Adam Worwa †
Zmarły w 2017 roku Adam Worwa to najlepszy strzelec w historii tyskiego hokeja. Zdobył 469 bramek w ligowych występach!
Urodzony w 1959 roku wychowanek Podhala Nowy Targ trafił do GKS-u Tychy w 1978 roku, akurat tuż po spadku drużyny do II ligi. GKS już po roku wrócił do elity, a w 1981 roku zdobył pierwszy w historii klubu brązowy medal mistrzostw Polski. Worwa z drużyną jeszcze dwukrotnie sięgał po medale - w 1983 brązowy, a w 1988 roku srebrny.
Worwa z Józefem Chrząstkiem stworzyli niezapomnianą parę skrzydłowych pierwszego ataku GKS-u. Obaj prezentowali bardzo wysokie umiejętności, a przy tym byli bramkostrzelni. Zdaniem kolegów z drużyny, Adam wygrywać chciał zawsze, na meczu i na treningu. Był silny jak tur, miał bardzo mocny strzał z klepki.
Świetny na ligowych lodowiskach, Worwa nie potrafił przekonać do siebie trenerów kadry. W reprezentacji wystąpił w zaledwie sześciu spotkaniach, nigdy nie pojechał na mistrzostwa świata.
Po zakończeniu kariery Worwa na jakiś czas wyjechał zarobkowo do USA, a po powrocie pracował w tyskim klubie (z krótką przerwą na angaż w Sanoku) jako szkoleniowiec. Mógł się czuć niedoceniany, gdyż traktowany był przez prezesów jedynie jako asystent albo awaryjny szkoleniowiec. W takiej roli pracował z zespołem w sezonach 2000/01 i 2002/03.

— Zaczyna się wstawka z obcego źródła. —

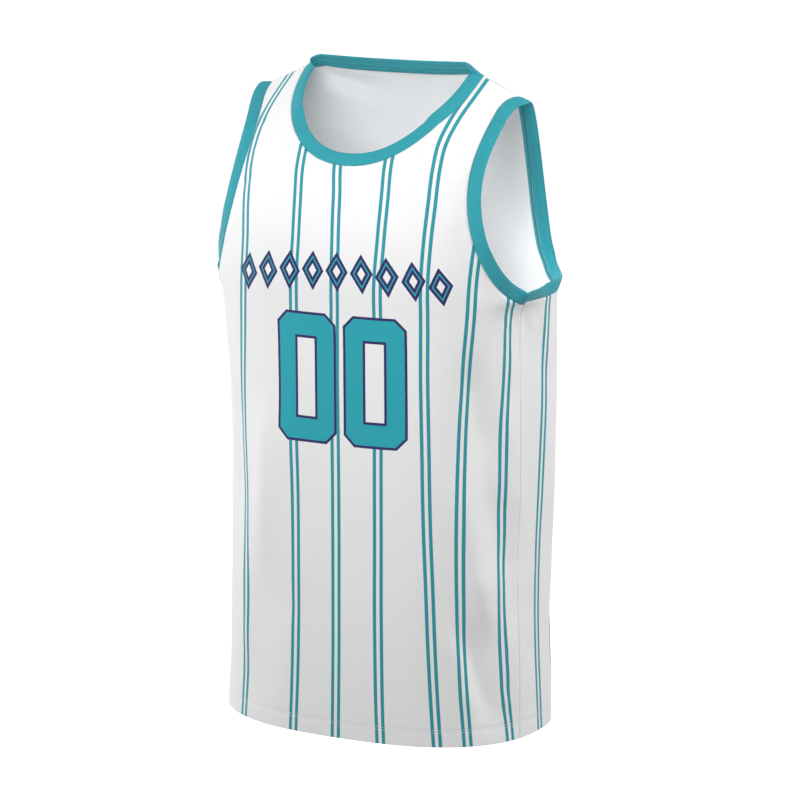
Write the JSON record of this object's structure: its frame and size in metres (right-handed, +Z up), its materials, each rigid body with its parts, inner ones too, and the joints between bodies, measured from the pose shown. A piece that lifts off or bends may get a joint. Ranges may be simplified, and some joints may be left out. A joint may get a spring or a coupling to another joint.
{
  "type": "basketball jersey",
  "caption": "Sleeveless sports jersey filled out as worn, with round neck, deep armholes, ribbed bindings and a turned-up hem.",
  "frame": {"origin": "midway between the shoulders, level with the shoulder seams beside the neck, where the wearer holds the garment up", "axes": "+X to the wearer's left, -Y to the front, +Z up"},
  "size_m": [0.4116, 0.2677, 0.7685],
  "materials": {
    "cloth": "matt knitted sports cloth",
    "rib": "matt ribbed knit"
  },
  "bodies": {
    "root": {"front_panel": "cloth", "back_panel": "cloth", "neck_binding": "rib", "armhole_binding_left": "rib", "armhole_binding_right": "rib"}
  },
  "joints": []
}
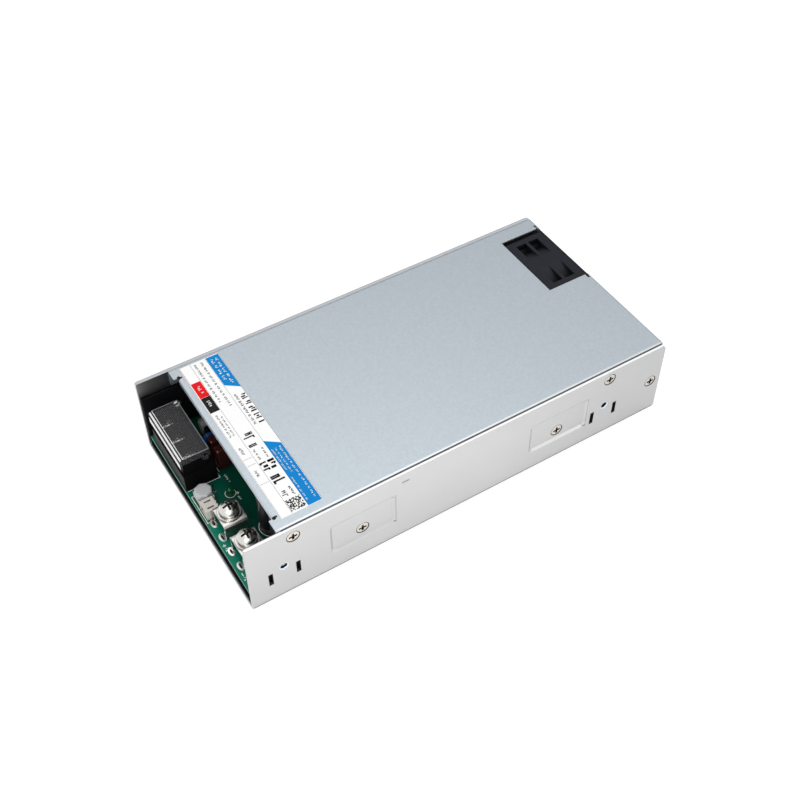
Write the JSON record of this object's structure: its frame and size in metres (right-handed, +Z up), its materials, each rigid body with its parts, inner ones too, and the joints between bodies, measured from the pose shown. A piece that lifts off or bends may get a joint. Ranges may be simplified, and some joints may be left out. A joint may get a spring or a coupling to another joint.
{
  "type": "switching power supply",
  "caption": "Enclosed power supply in a folded metal case, with a built-in fan, AC terminals under a clear hinged cover and screw terminals for the DC output.",
  "frame": {"origin": "under the middle of the case, on its bottom face", "axes": "+X along the case from the wiring end to the fan end, +Y across it towards the AC terminals, +Z up"},
  "size_m": [0.203, 0.1016, 0.0406],
  "materials": {
    "chassis_aluminium": "satin, plain sheet",
    "cover_steel": "zinc coated sheet, fine speckle",
    "label_print": "printed label with fields of colour",
    "plated_screws": "zinc plated",
    "terminal_plating": "tin plated, bright",
    "insulation_film": "black film, slight sheen",
    "green_board": "green solder mask",
    "spacer_metal": "plain",
    "black_moulding": "moulded",
    "clear_plastic": "clear moulded plastic",
    "white_plastic": "moulded",
    "grey_knob": "moulded",
    "pin_metal": "tin plated brass",
    "lamp_plastic": "green tinted",
    "fan_plastic": "moulded, fine grain",
    "axle_steel": "ground",
    "bearing_brass": "sintered",
    "motor_windings": "enamelled copper on steel",
    "fuse_glass": "white tube with metal caps",
    "blue_coating": "dipped coating",
    "dark_coating": "dipped coating",
    "red_brown_coating": "dipped coating",
    "capacitor_box": "boxed film capacitor",
    "ferrite": "matt ferrite",
    "copper_wire": "enamelled wire",
    "bobbin_plastic": "moulded",
    "coil_tape": "polyester tape",
    "can_sleeve": "black sleeve",
    "heatsink_aluminium": "extruded"
  },
  "bodies": {
    "case": {"ac_clamp_plates": "terminal_plating", "ac_contacts": "terminal_plating", "ac_terminal_block": "black_moulding", "ac_terminal_screws": "terminal_plating", "auxiliary_transformer_bobbin": "bobbin_plastic", "auxiliary_transformer_coil": "coil_tape", "auxiliary_transformer_core": "ferrite", "board_screws": "plated_screws", "board_spacers": "spacer_metal", "boost_inductor_bobbin": "bobbin_plastic", "boost_inductor_coil": "coil_tape", "boost_inductor_core": "ferrite", "bridge_rectifier": "black_moulding", "bulk_capacitors": "can_sleeve", "bypass_relay": "black_moulding", "chassis": "chassis_aluminium", "circuit_board": "green_board", "clamp_screws": "plated_screws", "control_board": "green_board", "cover_screws": "plated_screws", "dc_flat_washers": "terminal_plating", "dc_negative_terminal": "terminal_plating", "dc_positive_terminal": "terminal_plating", "dc_spring_washers": "terminal_plating", "dc_square_nuts": "terminal_plating", "dc_terminal_screws": "terminal_plating", "dipped_capacitors": "red_brown_coating", "fan_bearing": "bearing_brass", "fan_frame": "fan_plastic", "fan_motor": "motor_windings", "fan_screws": "plated_screws", "fuse": "fuse_glass", "fuse_clips": "pin_metal", "heat_spreaders": "heatsink_aluminium", "inrush_thermistor": "dark_coating", "insulation_sheet": "insulation_film", "line_capacitor": "capacitor_box", "line_choke_cores": "ferrite", "line_choke_windings": "copper_wire", "output_capacitors": "can_sleeve", "output_choke_cores": "ferrite", "output_choke_windings": "copper_wire", "output_heatsink": "heatsink_aluminium", "output_rectifiers": "black_moulding", "power_transistors": "black_moulding", "rating_label": "label_print", "safety_capacitors": "blue_coating", "signal_header": "white_plastic", "signal_pins": "pin_metal", "status_lamp": "lamp_plastic", "top_cover": "cover_steel", "transformer_bobbin": "bobbin_plastic", "transformer_coil": "coil_tape", "transformer_core": "ferrite", "trimmer_body": "white_plastic", "varistor": "blue_coating"},
    "fan_rotor": {"fan_rotor": "fan_plastic", "fan_axle": "axle_steel"},
    "ac_terminal_cover": {"ac_terminal_cover": "clear_plastic"},
    "trimmer_knob": {"trimmer_knob": "grey_knob"}
  },
  "joints": [
    {"name": "fan_spin", "type": "hinge", "parent": "case", "child": "fan_rotor", "pos_m": [0.09075, 0.0219, 0.0202], "axis": [1, 0, 0], "continuous": true},
    {"name": "ac_cover_hinge", "type": "hinge", "parent": "case", "child": "ac_terminal_cover", "pos_m": [-0.08945, 0.0273, 0.0256], "axis": [0, 1, 0], "range_deg": [0, 90]},
    {"name": "trimmer_turn", "type": "hinge", "parent": "case", "child": "trimmer_knob", "pos_m": [-0.09565, 0.004, 0.0114], "axis": [0, 0, 1], "range_deg": [-135, 135]}
  ]
}
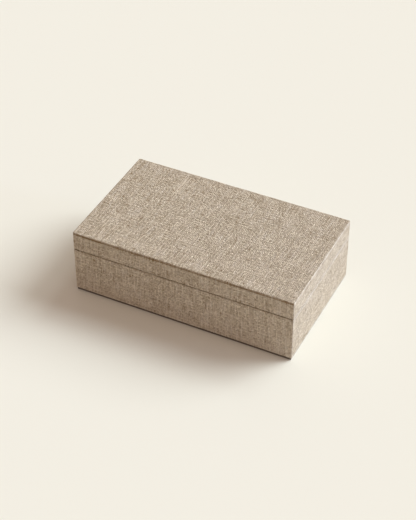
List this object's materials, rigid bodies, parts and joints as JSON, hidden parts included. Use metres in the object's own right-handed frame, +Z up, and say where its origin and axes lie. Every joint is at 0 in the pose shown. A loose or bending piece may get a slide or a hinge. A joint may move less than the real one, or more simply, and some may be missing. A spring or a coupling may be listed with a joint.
{
  "type": "storage box",
  "caption": "Rectangular linen-wrapped storage box with a raised inner lining and a hinged lid that stops just past upright.",
  "frame": {"origin": "middle of the flat underside, on the surface that the box stands on", "axes": "+X along the length to the box's right-hand end as seen from the front, +Y to the back where the hinges are, +Z up"},
  "size_m": [0.3, 0.1775, 0.0925],
  "materials": {
    "oatmeal_linen": "coarse undyed linen, matte, with slubs",
    "fibreboard": "raw medium-density fibreboard",
    "lining_cloth": "fine plain cotton, matte",
    "pad_cloth": "fine plain cotton over wadding, matte",
    "underside_felt": "pressed felt",
    "brass": "satin",
    "screw_brass": "satin"
  },
  "bodies": {
    "base": {"base_front_board": "fibreboard", "base_back_board": "fibreboard", "base_left_board": "fibreboard", "base_right_board": "fibreboard", "base_floor_board": "fibreboard", "base_linen_wrap": "oatmeal_linen", "underside_felt": "underside_felt", "lining_front": "lining_cloth", "lining_back": "lining_cloth", "lining_left": "lining_cloth", "lining_right": "lining_cloth", "floor_pad": "pad_cloth", "left_hinge_base_leaf": "brass", "left_hinge_pin": "brass", "right_hinge_base_leaf": "brass", "right_hinge_pin": "brass", "left_hinge_base_screw_outer": "screw_brass", "left_hinge_base_screw_inner": "screw_brass", "right_hinge_base_screw_outer": "screw_brass", "right_hinge_base_screw_inner": "screw_brass"},
    "lid": {"lid_front_board": "fibreboard", "lid_back_board": "fibreboard", "lid_left_board": "fibreboard", "lid_right_board": "fibreboard", "lid_top_board": "fibreboard", "lid_linen_wrap": "oatmeal_linen", "lid_pad": "pad_cloth", "left_hinge_lid_leaf": "brass", "right_hinge_lid_leaf": "brass", "left_hinge_lid_screw_outer": "screw_brass", "left_hinge_lid_screw_inner": "screw_brass", "right_hinge_lid_screw_outer": "screw_brass", "right_hinge_lid_screw_inner": "screw_brass"}
  },
  "joints": [
    {"name": "lid_hinge", "type": "hinge", "parent": "base", "child": "lid", "pos_m": [0, 0.088, 0.066], "axis": [-1, 0, 0], "range_deg": [0, 95]}
  ]
}
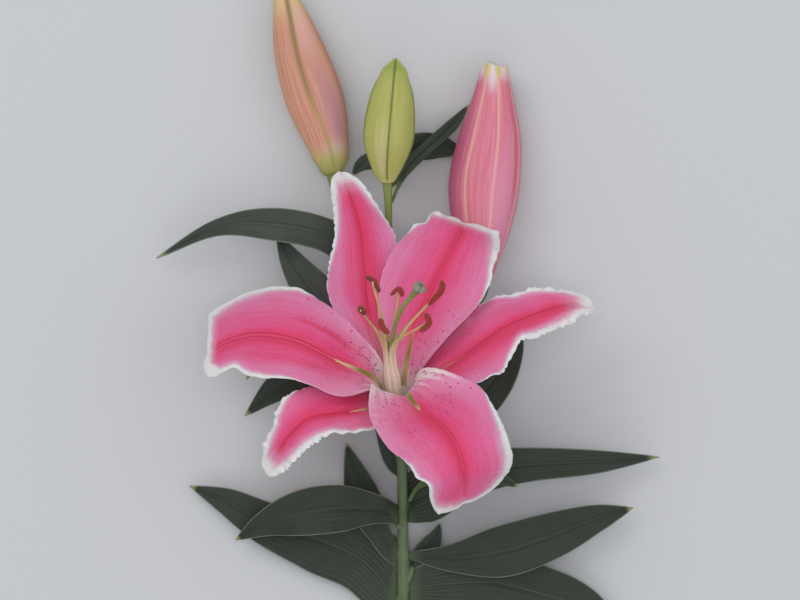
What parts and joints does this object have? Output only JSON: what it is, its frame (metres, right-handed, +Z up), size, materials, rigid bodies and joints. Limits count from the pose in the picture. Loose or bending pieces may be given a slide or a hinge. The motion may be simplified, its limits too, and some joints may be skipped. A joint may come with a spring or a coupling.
{
  "type": "cut lily",
  "caption": "Cut lily stem lying on its side: an open bloom facing up with broad curling petals, stamens and pistil, closed pointed buds on stalks, and long pointed leaves.",
  "frame": {"origin": "centre of the whole flower in plan, on the surface that it lies on", "axes": "+Z up from the surface, +Y along the stem from the cut end towards the buds, +X to the right as seen from above"},
  "size_m": [0.2585, 0.4046, 0.1316],
  "materials": {
    "stem_green": "fresh green stem, slightly waxy, with small pale and dark specks",
    "leaf_green": "dark green leaf with parallel veins, satin",
    "tepal_pink": "pink petal, crimson along the midrib and white at the margin, satin",
    "stamen_green": "pale yellow-green filament, satin",
    "style_green": "olive green style, satin",
    "anther_brown": "red-brown pollen, velvety",
    "stigma_grey": "grey-green, moist",
    "bud_peach": "salmon bud with yellow-green seam, satin",
    "bud_green": "yellow-green bud, satin",
    "bud_pink": "pink bud with cream ribs, satin"
  },
  "bodies": {
    "root": {"stem": "stem_green", "leaf_01": "leaf_green", "leaf_02": "leaf_green", "leaf_03": "leaf_green", "leaf_04": "leaf_green", "leaf_05": "leaf_green", "leaf_06": "leaf_green", "leaf_07": "leaf_green", "leaf_08": "leaf_green", "leaf_09": "leaf_green", "leaf_10": "leaf_green", "leaf_11": "leaf_green", "leaf_12": "leaf_green", "leaf_13": "leaf_green", "leaf_14": "leaf_green", "bract_right": "leaf_green", "bract_low": "leaf_green", "bract_left": "leaf_green", "tepal_outer_upper": "tepal_pink", "tepal_inner_upper": "tepal_pink", "tepal_inner_left": "tepal_pink", "tepal_outer_right": "tepal_pink", "tepal_outer_left": "tepal_pink", "tepal_inner_lower": "tepal_pink", "pistil": "style_green", "stigma": "stigma_grey", "filament_1": "stamen_green", "filament_2": "stamen_green", "filament_3": "stamen_green", "filament_4": "stamen_green", "filament_5": "stamen_green", "filament_6": "stamen_green", "anther_1": "anther_brown", "anther_2": "anther_brown", "anther_3": "anther_brown", "anther_4": "anther_brown", "anther_5": "anther_brown", "anther_6": "anther_brown", "bud_left": "bud_peach", "bud_middle": "bud_green", "bud_right": "bud_pink"}
  },
  "joints": []
}
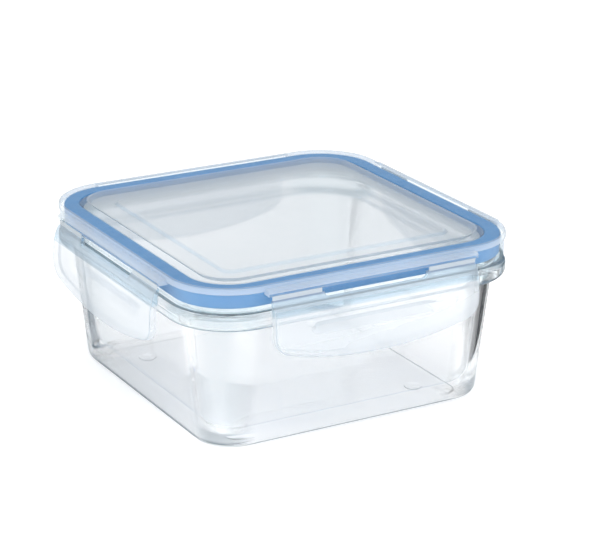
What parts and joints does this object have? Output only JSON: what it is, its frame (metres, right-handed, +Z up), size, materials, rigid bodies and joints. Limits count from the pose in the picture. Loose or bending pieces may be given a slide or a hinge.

Więcej satysfakcji przyniosła mu praca z młodzieżą oraz kobiecą drużyną Atomówki Tychy. W 2007 roku Atomówki GKS Tychy, prowadzone przez trenerski duet Worwa – Dariusz Garbocz, zostały pierwszym w historii mistrzem Polski w kobiecym hokeju. Powtórzyły ten sukces w 2008 i 2009 roku. Zawodniczki wspominają Worwę jako wymagajacego trenera, którego interesowały tylko zwycięstwa.
Karolina Michalak, córka Worwy, również uprawiała hokej. Jako jedna z pierwszych kobiet w Polsce uzyskała papiery sędziego hokejowego.